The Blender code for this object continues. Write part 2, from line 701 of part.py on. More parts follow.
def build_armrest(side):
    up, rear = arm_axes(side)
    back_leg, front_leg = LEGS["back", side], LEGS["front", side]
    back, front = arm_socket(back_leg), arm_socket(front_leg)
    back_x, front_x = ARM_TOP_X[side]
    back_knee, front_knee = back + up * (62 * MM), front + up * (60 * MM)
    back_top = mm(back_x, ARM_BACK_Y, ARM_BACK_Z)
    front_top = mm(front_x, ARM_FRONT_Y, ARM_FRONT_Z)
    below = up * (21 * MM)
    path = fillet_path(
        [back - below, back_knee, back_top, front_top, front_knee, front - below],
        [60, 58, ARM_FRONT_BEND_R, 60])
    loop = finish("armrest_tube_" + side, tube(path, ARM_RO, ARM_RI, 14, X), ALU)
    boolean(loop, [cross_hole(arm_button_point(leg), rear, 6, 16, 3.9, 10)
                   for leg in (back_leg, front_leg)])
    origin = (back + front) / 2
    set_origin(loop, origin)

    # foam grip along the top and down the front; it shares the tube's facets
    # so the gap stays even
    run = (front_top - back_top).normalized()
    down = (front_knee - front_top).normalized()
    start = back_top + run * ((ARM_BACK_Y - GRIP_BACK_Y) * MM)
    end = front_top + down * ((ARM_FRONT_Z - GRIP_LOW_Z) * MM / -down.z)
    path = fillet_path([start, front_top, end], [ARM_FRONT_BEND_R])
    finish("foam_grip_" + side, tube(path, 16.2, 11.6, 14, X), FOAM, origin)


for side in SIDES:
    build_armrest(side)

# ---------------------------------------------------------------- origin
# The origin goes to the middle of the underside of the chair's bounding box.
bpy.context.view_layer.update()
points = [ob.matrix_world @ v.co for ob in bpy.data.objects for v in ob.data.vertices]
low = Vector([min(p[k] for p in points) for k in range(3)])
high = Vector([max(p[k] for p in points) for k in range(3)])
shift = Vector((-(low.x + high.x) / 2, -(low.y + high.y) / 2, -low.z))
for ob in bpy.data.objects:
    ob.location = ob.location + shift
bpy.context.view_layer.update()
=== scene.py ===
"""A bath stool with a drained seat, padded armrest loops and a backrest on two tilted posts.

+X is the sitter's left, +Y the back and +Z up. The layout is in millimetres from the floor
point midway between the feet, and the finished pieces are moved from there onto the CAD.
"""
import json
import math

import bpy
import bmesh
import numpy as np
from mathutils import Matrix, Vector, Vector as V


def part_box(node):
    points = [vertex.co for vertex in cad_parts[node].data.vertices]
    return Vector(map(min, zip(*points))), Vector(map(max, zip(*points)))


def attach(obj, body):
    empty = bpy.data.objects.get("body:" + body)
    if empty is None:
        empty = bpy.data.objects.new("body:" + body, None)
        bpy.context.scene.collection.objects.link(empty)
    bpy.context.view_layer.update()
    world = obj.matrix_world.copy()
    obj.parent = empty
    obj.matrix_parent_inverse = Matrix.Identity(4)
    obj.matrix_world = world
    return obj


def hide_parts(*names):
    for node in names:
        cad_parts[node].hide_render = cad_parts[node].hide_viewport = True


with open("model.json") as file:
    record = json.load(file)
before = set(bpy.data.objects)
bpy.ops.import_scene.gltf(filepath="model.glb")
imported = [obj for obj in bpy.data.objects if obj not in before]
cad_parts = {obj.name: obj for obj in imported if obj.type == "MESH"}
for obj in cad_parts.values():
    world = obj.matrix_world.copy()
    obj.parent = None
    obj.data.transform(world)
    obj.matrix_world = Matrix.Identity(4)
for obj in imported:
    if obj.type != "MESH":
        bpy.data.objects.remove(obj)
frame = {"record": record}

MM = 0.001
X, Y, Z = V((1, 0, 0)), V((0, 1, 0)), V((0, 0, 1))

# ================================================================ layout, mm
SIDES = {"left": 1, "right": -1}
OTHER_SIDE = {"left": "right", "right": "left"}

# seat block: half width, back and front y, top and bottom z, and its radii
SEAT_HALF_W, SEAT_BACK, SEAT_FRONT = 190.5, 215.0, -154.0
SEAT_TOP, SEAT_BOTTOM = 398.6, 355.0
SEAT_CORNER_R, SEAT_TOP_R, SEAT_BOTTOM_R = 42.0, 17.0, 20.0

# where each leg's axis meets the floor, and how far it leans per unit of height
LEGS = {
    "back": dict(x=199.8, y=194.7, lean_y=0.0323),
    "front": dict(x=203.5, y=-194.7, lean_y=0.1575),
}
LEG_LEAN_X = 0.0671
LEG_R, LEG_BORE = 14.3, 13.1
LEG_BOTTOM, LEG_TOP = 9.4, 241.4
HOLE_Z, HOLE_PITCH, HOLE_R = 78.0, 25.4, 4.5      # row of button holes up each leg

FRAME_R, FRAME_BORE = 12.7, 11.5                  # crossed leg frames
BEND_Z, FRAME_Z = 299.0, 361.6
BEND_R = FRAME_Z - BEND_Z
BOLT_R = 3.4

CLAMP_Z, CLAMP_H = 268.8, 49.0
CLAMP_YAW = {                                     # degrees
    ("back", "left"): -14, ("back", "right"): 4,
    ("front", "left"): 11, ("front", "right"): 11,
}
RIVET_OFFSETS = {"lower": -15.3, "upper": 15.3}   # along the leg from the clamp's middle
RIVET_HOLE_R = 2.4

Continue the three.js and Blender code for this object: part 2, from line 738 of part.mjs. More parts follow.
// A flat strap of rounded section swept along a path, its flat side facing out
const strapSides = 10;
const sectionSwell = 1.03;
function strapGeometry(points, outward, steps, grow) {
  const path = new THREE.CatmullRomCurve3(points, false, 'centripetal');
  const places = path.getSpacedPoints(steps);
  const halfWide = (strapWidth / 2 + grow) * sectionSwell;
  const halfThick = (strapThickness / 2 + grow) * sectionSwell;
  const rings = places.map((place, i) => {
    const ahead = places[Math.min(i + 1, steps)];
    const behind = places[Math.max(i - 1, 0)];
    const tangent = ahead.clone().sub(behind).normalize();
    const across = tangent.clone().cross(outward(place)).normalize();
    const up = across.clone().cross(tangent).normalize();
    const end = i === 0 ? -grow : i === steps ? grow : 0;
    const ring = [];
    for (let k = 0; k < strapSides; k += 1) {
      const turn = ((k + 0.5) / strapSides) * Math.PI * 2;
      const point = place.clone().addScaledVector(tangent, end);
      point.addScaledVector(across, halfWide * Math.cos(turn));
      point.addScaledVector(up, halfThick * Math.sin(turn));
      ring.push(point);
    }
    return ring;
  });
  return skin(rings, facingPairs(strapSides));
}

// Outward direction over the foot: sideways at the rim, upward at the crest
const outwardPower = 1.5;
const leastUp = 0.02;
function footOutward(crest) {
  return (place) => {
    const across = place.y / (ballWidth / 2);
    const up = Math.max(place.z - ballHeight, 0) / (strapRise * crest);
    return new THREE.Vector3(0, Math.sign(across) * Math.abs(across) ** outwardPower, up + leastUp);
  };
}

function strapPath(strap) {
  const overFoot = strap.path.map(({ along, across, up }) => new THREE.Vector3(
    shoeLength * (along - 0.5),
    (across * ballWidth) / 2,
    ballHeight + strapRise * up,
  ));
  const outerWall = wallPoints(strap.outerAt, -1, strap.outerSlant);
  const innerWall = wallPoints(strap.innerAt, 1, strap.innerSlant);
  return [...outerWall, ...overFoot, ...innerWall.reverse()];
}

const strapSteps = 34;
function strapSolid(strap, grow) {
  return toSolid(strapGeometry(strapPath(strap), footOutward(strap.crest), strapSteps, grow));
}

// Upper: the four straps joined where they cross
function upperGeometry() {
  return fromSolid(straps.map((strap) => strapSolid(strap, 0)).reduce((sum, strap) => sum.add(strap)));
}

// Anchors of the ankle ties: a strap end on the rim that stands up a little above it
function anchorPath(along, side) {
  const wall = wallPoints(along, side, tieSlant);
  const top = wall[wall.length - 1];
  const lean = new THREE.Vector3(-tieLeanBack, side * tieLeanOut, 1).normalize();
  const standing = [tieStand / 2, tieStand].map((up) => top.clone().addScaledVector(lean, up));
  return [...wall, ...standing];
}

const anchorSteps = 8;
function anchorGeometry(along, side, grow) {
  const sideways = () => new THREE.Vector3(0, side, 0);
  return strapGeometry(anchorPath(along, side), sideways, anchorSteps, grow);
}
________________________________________
Your instructions
Give the exact lines, and only those, from the line containing "# foam grip" through the line containing "before = set(bpy.data.objects)" in the entries above.

Full answer
    # foam grip along the top and down the front; it shares the tube's facets
    # so the gap stays even
    run = (front_top - back_top).normalized()
    down = (front_knee - front_top).normalized()
    start = back_top + run * ((ARM_BACK_Y - GRIP_BACK_Y) * MM)
    end = front_top + down * ((ARM_FRONT_Z - GRIP_LOW_Z) * MM / -down.z)
    path = fillet_path([start, front_top, end], [ARM_FRONT_BEND_R])
    finish("foam_grip_" + side, tube(path, 16.2, 11.6, 14, X), FOAM, origin)


for side in SIDES:
    build_armrest(side)

# ---------------------------------------------------------------- origin
# The origin goes to the middle of the underside of the chair's bounding box.
bpy.context.view_layer.update()
points = [ob.matrix_world @ v.co for ob in bpy.data.objects for v in ob.data.vertices]
low = Vector([min(p[k] for p in points) for k in range(3)])
high = Vector([max(p[k] for p in points) for k in range(3)])
shift = Vector((-(low.x + high.x) / 2, -(low.y + high.y) / 2, -low.z))
for ob in bpy.data.objects:
    ob.location = ob.location + shift
bpy.context.view_layer.update()
=== scene.py ===
"""A bath stool with a drained seat, padded armrest loops and a backrest on two tilted posts.

+X is the sitter's left, +Y the back and +Z up. The layout is in millimetres from the floor
point midway between the feet, and the finished pieces are moved from there onto the CAD.
"""
import json
import math

import bpy
import bmesh
import numpy as np
from mathutils import Matrix, Vector, Vector as V


def part_box(node):
    points = [vertex.co for vertex in cad_parts[node].data.vertices]
    return Vector(map(min, zip(*points))), Vector(map(max, zip(*points)))


def attach(obj, body):
    empty = bpy.data.objects.get("body:" + body)
    if empty is None:
        empty = bpy.data.objects.new("body:" + body, None)
        bpy.context.scene.collection.objects.link(empty)
    bpy.context.view_layer.update()
    world = obj.matrix_world.copy()
    obj.parent = empty
    obj.matrix_parent_inverse = Matrix.Identity(4)
    obj.matrix_world = world
    return obj


def hide_parts(*names):
    for node in names:
        cad_parts[node].hide_render = cad_parts[node].hide_viewport = True


with open("model.json") as file:
    record = json.load(file)
before = set(bpy.data.objects)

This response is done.